THE EXERCISE
Locate the string "objects" in the listing below. Copy every line where it is found.

= = = = =

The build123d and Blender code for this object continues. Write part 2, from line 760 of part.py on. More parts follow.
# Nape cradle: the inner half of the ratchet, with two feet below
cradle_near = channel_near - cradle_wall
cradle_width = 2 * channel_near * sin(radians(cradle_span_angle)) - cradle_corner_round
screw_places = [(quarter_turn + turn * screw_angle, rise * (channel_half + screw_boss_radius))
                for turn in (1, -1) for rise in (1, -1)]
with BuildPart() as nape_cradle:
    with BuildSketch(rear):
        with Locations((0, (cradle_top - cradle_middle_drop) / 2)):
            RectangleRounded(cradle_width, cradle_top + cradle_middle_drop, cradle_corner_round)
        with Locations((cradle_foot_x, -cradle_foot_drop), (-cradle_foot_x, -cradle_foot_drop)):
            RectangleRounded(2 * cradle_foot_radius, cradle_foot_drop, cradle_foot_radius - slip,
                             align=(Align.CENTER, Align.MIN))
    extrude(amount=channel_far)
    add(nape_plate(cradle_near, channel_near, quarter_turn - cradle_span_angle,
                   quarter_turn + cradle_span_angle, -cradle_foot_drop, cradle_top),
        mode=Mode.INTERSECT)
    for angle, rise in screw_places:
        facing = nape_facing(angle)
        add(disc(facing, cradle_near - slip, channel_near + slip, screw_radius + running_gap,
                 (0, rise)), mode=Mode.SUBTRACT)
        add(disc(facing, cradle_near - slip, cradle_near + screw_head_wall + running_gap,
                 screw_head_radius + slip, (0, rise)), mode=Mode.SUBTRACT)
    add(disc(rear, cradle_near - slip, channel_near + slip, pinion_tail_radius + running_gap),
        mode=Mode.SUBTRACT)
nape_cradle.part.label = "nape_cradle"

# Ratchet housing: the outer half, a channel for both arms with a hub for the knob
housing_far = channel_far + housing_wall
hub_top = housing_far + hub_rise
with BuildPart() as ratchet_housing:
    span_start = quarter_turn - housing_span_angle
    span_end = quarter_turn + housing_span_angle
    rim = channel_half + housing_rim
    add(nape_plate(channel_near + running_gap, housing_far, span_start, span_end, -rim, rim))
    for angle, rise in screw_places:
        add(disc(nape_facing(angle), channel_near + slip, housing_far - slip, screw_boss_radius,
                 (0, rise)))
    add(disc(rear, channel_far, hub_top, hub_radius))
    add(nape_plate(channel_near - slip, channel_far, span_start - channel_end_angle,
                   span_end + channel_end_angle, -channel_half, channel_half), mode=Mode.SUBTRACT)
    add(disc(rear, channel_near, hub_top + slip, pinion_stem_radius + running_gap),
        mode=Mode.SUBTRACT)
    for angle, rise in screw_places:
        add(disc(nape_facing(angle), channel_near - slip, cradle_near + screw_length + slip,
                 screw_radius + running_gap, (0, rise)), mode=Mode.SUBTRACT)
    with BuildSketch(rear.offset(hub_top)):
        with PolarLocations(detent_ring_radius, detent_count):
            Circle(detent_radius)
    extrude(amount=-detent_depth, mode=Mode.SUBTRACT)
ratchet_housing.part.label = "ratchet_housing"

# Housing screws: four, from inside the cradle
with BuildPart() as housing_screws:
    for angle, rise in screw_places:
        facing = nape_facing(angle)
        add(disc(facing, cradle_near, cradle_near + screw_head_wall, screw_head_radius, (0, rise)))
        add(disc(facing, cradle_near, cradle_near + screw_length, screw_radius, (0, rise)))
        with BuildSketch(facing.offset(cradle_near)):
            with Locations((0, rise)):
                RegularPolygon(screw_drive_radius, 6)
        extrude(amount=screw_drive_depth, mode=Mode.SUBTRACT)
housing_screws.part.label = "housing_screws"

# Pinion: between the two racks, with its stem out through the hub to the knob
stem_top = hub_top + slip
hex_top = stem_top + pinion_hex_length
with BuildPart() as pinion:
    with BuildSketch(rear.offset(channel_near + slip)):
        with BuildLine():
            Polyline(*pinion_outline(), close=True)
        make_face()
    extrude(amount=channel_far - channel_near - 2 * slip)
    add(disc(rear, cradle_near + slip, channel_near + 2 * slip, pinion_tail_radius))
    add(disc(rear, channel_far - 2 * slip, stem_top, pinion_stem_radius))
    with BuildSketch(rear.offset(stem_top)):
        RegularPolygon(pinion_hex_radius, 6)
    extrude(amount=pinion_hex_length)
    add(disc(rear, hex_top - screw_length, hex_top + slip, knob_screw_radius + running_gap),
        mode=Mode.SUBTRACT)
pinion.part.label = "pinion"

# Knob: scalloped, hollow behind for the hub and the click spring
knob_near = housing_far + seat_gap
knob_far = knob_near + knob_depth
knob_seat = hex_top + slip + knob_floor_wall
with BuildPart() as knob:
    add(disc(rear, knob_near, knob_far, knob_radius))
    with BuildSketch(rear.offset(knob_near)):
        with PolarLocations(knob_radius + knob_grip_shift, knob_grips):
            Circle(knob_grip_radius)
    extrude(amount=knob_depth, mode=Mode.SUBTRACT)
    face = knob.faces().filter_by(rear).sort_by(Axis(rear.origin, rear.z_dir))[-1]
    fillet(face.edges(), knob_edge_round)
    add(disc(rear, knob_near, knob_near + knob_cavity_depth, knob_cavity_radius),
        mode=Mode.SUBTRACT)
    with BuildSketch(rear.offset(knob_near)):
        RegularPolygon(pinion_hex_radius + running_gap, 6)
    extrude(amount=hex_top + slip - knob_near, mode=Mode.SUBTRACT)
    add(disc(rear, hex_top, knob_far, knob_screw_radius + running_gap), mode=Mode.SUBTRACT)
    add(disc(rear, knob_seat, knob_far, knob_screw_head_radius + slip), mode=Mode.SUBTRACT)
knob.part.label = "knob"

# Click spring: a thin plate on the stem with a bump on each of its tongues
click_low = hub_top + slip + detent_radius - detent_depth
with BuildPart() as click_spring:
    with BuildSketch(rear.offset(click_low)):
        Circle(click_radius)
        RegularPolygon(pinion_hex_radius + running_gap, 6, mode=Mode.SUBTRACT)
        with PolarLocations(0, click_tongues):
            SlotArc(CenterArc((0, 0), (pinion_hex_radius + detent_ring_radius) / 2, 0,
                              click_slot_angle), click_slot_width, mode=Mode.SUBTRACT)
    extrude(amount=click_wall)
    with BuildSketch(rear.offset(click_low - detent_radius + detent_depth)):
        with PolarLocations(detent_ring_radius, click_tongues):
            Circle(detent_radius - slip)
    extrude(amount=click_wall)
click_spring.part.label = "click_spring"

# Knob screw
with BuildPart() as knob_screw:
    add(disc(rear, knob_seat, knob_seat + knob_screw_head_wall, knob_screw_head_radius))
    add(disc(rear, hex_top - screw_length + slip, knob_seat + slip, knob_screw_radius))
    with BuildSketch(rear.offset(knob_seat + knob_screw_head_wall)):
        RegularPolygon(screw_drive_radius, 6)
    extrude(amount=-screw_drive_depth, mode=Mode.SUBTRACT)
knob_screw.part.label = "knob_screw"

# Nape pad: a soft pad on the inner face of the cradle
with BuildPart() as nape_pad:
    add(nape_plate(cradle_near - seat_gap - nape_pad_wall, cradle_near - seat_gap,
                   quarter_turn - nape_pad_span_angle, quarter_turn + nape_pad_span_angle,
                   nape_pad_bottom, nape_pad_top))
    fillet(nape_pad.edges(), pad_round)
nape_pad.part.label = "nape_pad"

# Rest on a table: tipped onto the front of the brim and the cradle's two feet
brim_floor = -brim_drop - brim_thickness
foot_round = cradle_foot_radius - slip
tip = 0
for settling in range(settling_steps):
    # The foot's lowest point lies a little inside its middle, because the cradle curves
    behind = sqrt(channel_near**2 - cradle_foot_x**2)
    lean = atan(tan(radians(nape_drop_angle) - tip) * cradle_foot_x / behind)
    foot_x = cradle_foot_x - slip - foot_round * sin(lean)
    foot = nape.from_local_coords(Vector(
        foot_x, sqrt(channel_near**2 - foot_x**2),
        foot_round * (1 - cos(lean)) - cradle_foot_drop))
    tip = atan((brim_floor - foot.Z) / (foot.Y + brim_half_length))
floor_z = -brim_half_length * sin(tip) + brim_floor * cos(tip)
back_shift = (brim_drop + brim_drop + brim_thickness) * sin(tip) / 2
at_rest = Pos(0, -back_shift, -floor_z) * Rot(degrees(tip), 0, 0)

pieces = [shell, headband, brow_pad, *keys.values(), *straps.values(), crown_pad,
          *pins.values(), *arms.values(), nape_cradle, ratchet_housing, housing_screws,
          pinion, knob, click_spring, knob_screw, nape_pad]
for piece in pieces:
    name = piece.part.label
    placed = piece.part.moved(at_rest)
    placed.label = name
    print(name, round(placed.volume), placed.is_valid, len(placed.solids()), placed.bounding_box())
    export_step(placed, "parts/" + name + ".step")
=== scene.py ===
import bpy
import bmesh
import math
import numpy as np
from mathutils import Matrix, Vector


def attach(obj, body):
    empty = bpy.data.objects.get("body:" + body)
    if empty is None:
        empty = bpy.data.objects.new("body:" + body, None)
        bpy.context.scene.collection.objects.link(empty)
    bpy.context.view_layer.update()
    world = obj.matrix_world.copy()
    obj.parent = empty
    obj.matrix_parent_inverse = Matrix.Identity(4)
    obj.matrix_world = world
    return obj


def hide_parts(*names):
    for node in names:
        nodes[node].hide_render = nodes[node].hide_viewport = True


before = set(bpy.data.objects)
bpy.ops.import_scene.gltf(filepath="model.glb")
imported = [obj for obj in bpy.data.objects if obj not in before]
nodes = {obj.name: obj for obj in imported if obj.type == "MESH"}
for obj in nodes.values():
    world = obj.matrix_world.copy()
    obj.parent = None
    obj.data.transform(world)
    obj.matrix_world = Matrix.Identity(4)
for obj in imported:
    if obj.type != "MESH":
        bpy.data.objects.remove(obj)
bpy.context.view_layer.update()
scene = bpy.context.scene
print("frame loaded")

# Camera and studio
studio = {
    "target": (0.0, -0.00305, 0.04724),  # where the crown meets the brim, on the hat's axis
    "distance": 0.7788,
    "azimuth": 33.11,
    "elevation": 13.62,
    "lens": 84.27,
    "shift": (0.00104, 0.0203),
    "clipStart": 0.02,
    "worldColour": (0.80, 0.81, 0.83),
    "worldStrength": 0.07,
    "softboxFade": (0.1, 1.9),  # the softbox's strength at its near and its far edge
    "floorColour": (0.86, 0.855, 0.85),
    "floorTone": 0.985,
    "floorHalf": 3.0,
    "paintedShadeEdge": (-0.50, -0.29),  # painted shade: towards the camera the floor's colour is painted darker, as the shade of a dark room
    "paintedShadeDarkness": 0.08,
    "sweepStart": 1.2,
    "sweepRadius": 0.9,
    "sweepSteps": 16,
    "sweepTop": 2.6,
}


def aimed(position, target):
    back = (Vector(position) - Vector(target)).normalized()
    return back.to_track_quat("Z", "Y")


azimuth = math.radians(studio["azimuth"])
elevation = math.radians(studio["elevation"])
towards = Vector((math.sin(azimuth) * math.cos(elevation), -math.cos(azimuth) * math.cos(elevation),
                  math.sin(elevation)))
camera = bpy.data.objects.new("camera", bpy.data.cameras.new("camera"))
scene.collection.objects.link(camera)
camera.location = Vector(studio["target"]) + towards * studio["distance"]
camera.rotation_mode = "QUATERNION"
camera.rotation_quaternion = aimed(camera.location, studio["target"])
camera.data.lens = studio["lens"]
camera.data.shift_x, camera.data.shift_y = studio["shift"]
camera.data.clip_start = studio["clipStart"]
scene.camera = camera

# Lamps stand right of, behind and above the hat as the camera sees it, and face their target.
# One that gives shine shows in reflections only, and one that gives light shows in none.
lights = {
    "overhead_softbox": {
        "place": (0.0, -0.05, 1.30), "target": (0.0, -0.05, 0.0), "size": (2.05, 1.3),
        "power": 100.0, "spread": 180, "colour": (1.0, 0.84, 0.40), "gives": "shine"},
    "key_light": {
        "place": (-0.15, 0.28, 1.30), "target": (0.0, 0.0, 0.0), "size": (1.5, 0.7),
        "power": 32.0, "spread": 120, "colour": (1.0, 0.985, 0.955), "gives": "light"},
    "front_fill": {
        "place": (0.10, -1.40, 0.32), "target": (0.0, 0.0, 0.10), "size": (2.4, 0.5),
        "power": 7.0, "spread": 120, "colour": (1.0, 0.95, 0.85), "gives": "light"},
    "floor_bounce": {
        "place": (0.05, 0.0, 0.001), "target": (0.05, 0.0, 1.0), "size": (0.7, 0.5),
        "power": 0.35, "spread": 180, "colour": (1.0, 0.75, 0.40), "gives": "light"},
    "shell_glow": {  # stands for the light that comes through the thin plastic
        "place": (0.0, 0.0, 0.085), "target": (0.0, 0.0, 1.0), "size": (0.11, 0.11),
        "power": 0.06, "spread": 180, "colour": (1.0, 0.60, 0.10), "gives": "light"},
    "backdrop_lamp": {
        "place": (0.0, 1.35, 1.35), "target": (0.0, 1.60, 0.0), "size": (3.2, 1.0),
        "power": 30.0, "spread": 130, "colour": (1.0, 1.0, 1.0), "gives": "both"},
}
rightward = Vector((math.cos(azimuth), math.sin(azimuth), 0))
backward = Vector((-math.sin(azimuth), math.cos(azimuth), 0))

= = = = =

SOLUTION TO THE EXERCISE
    empty = bpy.data.objects.get("body:" + body)
        empty = bpy.data.objects.new("body:" + body, None)
        bpy.context.scene.collection.objects.link(empty)
before = set(bpy.data.objects)
imported = [obj for obj in bpy.data.objects if obj not in before]
        bpy.data.objects.remove(obj)
camera = bpy.data.objects.new("camera", bpy.data.cameras.new("camera"))
scene.collection.objects.link(camera)